Fitch Ratings on Tuesday downgraded LCRA’s revenue bonds from an A+ to an A rating and dropped its commercial paper from F1+ to F1. The bonds for LCRA’s Transmission Services business unit were unaffected by the move.
According to a report by the Reuters wire service, the downgrade related to the downward pressure on LCRA’s revenues as a result of an ongoing dispute between LCRA and 10 of its former wholesale electric customers that declined to renew power supply contracts with LCRA that were set to expire in 2016. Most of those customers – small Texas municipal utilities and cooperatives – filed suit against the utility for a breach of contract. The utilities subsequently terminated power supply contracts early.
While LCRA management plans to make further cuts in its expenses, Fitch noted that the river authority has already slashed costs. “Management expects to preserve financial margins through expenditure reductions and market energy sales,” Fitch said. “However the expenditure reductions needed are meaningful and come on top of cost reductions already implemented.”
LCRA spokesperson Clara Tuma told In Fact Daily in an email that the authority “remains a strong, stable public service organization that provides reliable power to a substantial customer base.” The Fitch rating “doesn’t change any of that.”
Tuma acknowledged that a part of the action was the result of “uncertainty caused by recent actions from eight of LCRA’s 43 wholesale electric customers.”
“This year, eight of the 10 customers who chose not to extend their contracts with LCRA past 2016 decided to try and exit their contracts early, arguing LCRA had breached the contracts by allowing customers that extended their contracts until 2041 to purchase a portion of their power elsewhere,” she continued.
In the email sent by Tuma, LCRA general manager Becky Motal said that the organization is “aggressively working through the issues with some of our customers and expect them to be resolved in our favor.”
“As I have said before,” Motal continued, “LCRA believes the contracts are binding and we stand ready to strongly defend them in court. LCRA made business decisions and budget plans relying on those contracts and we expect our customers to honor them.”
A drop in bond ratings can make it more expensive for LCRA to borrow money.
According to the Fitch website, an A bond rating “denote(s) expectations of low default risk” that may, however, “be more vulnerable to adverse business or economic conditions than is the case for higher ratings.” The F1 commercial paper rating is the highest grade Fitch gives short-term debt, but LCRA’s loss of the “plus” status carries a similar implication as it does with the bonds.

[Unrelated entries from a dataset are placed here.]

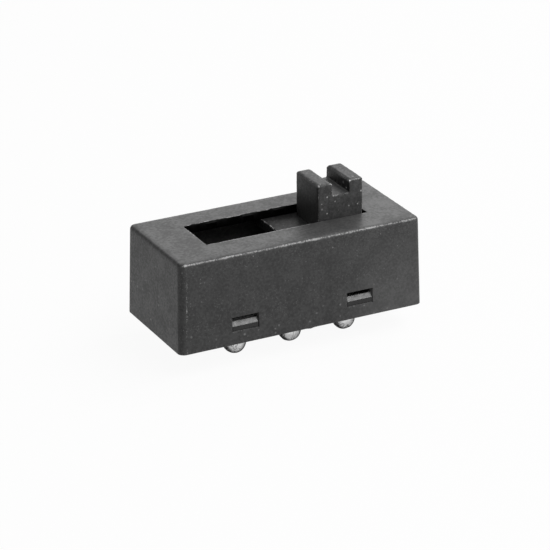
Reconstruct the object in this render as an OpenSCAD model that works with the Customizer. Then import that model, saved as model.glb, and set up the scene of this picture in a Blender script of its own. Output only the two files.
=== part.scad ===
// Slide switch with three positions, for a small mains appliance.
// Millimetres. X runs along the travel, Y across it and Z up; Z = 0 is the plane of the terminals' tips.
// A forked knob moves a spring-loaded bridge over three pairs of contacts, and a ball clicks into a
// notch at each pair. The board with the terminals snaps into the housing from below.

/* [Housing] */
// Length of the housing at its rim
housing_l = 30.8; // [30.4:0.1:33]
// Width of the housing at its rim
housing_w = 14.3; // [14:0.1:16]
// Height of the housing from its rim to its top face
housing_h = 10.7; // [10:0.1:12]
// How far each outer side leans in between the rim and the top
draft = 0.27; // [0:0.01:0.35]
// Radius of the upright corners
corner_r = 0.8; // [0.5:0.05:1.2]
// Radius of the edge around the top face
top_edge_r = 0.37; // [0.1:0.01:0.45]
// Wall around the board's pocket, at the rim
rim_wall = 1; // [0.8:0.05:1.2]
// Step in the wall that the board seats against
seat_step = 0.25; // [0.15:0.05:0.4]
// Thickness of the top wall
top_wall = 1; // [0.7:0.05:1.5]

/* [Snap windows] */
// Distance of each window from the middle, along the housing
window_x = 7.25; // [6:0.05:9]
// Width of a window
window_w = 3.3; // [2.5:0.1:4]
// Opening left above a snap tooth
window_over = 0.74; // [0.5:0.02:1]
// Height of a snap tooth
tooth_h = 0.9; // [0.7:0.05:1.2]
// How far a tooth's top stands above the board's face
tooth_rise = 0.11; // [0:0.01:0.2]
// Height of the ramp at the top of a snap tooth
tooth_ramp_h = 0.47; // [0.2:0.01:0.6]
// Length of that ramp across the wall
tooth_ramp_l = 0.38; // [0.3:0.01:0.8]
// How far a tooth's nose stays inside the housing's outer face
tooth_shy = 0.1; // [0.02:0.01:0.2]

/* [Knob] */
// Length of the knob along the travel
knob_l = 5.8; // [5.4:0.05:6.1]
// Width of the knob
knob_w = 5.5; // [4.5:0.05:6]
// Height of the knob above the housing's top face
knob_h = 4.35; // [3.5:0.05:6]
// Width of the fork's groove
groove_w = 2.2; // [1.5:0.05:2.5]
// Depth of the fork's groove
groove_depth = 1.55; // [1:0.05:2.5]
// Radius in the groove's lower corners
groove_r = 0.15; // [0.1:0.05:0.5]
// Radius of the knob's top edges
knob_edge_r = 0.35; // [0.1:0.05:0.4]
// Radius of the knob's upright corners
knob_corner_r = 0.2; // [0.1:0.05:0.4]
// How far the knob stands off the slider's middle, along the travel
knob_x = 0.12; // [-0.2:0.01:0.2]
// How far the knob stands off the slider's middle, across the travel
knob_y = 0.12; // [-0.3:0.01:0.3]

/* [Slider] */
// Thickness of the flange under the top wall
flange_t = 1.1; // [0.8:0.05:1.4]
// Length of the carrier under the flange
carrier_l = 10.8; // [10.6:0.1:12]
// Thickness of the carrier's outer walls
carrier_wall = 0.7; // [0.6:0.05:0.8]
// Roof left above the spring pockets, under the flange
pocket_roof = 0.6; // [0.4:0.05:0.8]

/* [Terminals] */
// Distance from one terminal to the next along a row, which is also the travel to the next position
pitch = 7; // [6.9:0.05:7.05]
// Distance from each row to the side of the housing, at its rim
row_margin = 3.65; // [3.5:0.05:3.75]
// Radius of a terminal's post
post_r = 1.4; // [1:0.05:1.5]
// Radius of a terminal's stem, from its post up through the board
stem_r = 1.15; // [1:0.05:1.2]
// How far a post stands out below the housing's rim
post_drop = 2.8; // [2:0.1:5]
// Radius of a terminal's head
head_r = 1.75; // [1.65:0.05:1.85]
// Thickness of a terminal's head
head_t = 0.6; // [0.5:0.05:0.7]

/* [Board] */
// Thickness of the terminal board
board_t = 2.2; // [2:0.05:2.5]
// How far the board's underside stays inside the rim
board_inset = 0.3; // [0.25:0.05:0.5]
// Height of the decks that carry the terminals' heads
deck_h = 0.6; // [0.4:0.05:0.8]
// Rim of a deck around a terminal's head
deck_rim = 0.2; // [0.1:0.05:0.3]
// Rim of the collar around a post, under the board
collar_rim = 0.8; // [0.5:0.05:1]
// Radius of the moulded inner corners
inner_r = 0.3; // [0.2:0.05:0.5]
// Width of the rail that the ball runs on
rail_w = 1.8; // [1.4:0.1:2]
// Length of the rail past its outer notches
rail_end = 2.2; // [1.5:0.1:2.2]
// Depth of a notch in the rail
notch_depth = 0.25; // [0.15:0.05:0.35]
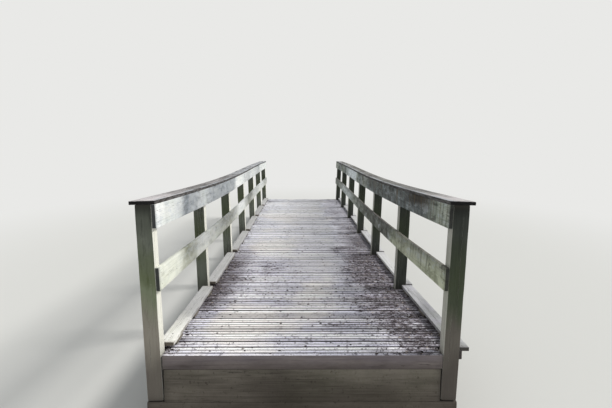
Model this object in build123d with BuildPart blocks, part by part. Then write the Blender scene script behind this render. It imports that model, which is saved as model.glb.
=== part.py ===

Motal stuck by LCRA’s approach. “LCRA is well-positioned to face the significant challenges ahead,” she said. “We have a solid, forward-looking Business Plan that has already cut expenses by more than $40 million. We will continue to reduce expenditures through strategic reductions in costs and we look forward to continuing to provide outstanding service to customers throughout our service territory.’’
LCRA layoffs, position eliminations, and the like have extended into the organization’s management structure, its parks division and its operations. (See In Fact Daily, Aug. 8, 2011, Jan. 4, 2012, and May 9, 2012.)
The Fitch ratings cut affects $1.6 billion of revenue bonds and $175 million of commercial paper.